Three sisters, ages ninety-two, ninety-four, and ninety-six, lived together. One night the ninety-six-year-old filled the bath. She put one foot in and then paused. "Was I getting in the tub or out of the tub?" she shouted to her sisters. The ninety-four-year-old yelled back, "I don't know; I will come up and see." She started up the stairs but stopped on the first step, shouting, "Was I going up the stairs or coming down?" The ninety-two-year-old was sitting at the kitchen table having tea, and heard the entire goings-on. She shook her head and said, "I sure hope I never get that forgetful," and knocked on the wooden table for good measure. Then she hollered to her sisters, "I'll come up and help you both as soon as I see who's at the door."

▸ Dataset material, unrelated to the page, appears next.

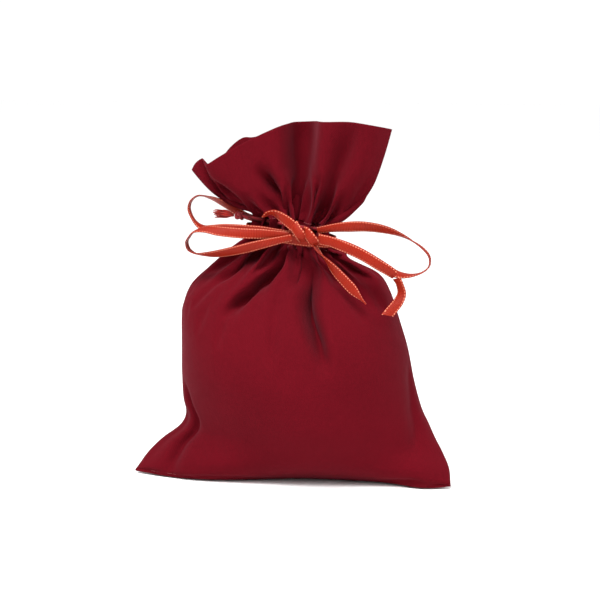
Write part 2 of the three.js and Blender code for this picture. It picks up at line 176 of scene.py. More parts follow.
class SackColours(bpy.types.PropertyGroup):
    """Colours of the materials."""

    cotton: colour_property("Cotton", "Colour of the sack's cloth", (0.103, 0.0024, 0.0068))
    cord: colour_property("Drawstring", "Colour of the drawstring", (0.27, 0.011, 0.018))
    fray: colour_property("Frayed yarn", "Colour of the drawstring's frayed ends", (0.42, 0.020, 0.014))
    thread: colour_property("Sewing thread", "Colour of the stitches", (0.22, 0.012, 0.022))
    ribbon: colour_property("Ribbon", "Colour of the satin ribbon", (0.28, 0.0138, 0.0038))
    ribbon_edge: colour_property(
        "Ribbon edge", "Colour of the stitches along the ribbon's edges", (0.72, 0.23, 0.14))


# ---------------------------------------------------------------- small helpers
def at_neck(x, y, z):
    """A place in the neck's own tilted frame, from millimetres."""
    return TO_NECK @ (Vector((x, y, z)) * MM)


def smooth(low, high, value):
    """0 at low, 1 at high, and an even turn between; low may be the larger."""
    t = max(0.0, min(1.0, (value - low) / (high - low)))
    return t * t * (3 - 2 * t)


def hermite(p0, p1, p2, p3, t):
    """A point between p1 and p2 on the smooth curve through four points or numbers."""
    bend = 2 * p0 - 5 * p1 + 4 * p2 - p3
    twist = 3 * p1 - p0 - 3 * p2 + p3
    return 0.5 * (2 * p1 + (p2 - p0) * t + bend * t * t + twist * t ** 3)


def table_at(table, height):
    """The values of a table at a cloth height, on smooth curves through its rows."""
    last = len(table) - 1
    i = max(0, min(last - 1, sum(1 for row in table if row[0] <= height) - 1))
    t = (height - table[i][0]) / (table[i + 1][0] - table[i][0])
    rows = [table[max(i - 1, 0)], table[i], table[i + 1], table[min(i + 2, last)]]
    return [hermite(a, b, c, d, t) for a, b, c, d in zip(*(row[1:] for row in rows))]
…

Forgetfulness is natural, and comes to most of us with the passage of time. The older we get the harder we have to work to remember birthdays, appointments, and where we left our reading glasses. But while there is a forgetfulness that is natural and imposed, there is also a forgetfulness that is necessary, and voluntary. A forgetfulness that each of us must choose and cultivate throughout life if we are to excel in life. Forgetfulness in regards to the pain and problems that others have caused us! There can be no moving forward in life if we are a prisoner to the past. There is no living to be done in the graveyard of yesterday's heartaches and headaches.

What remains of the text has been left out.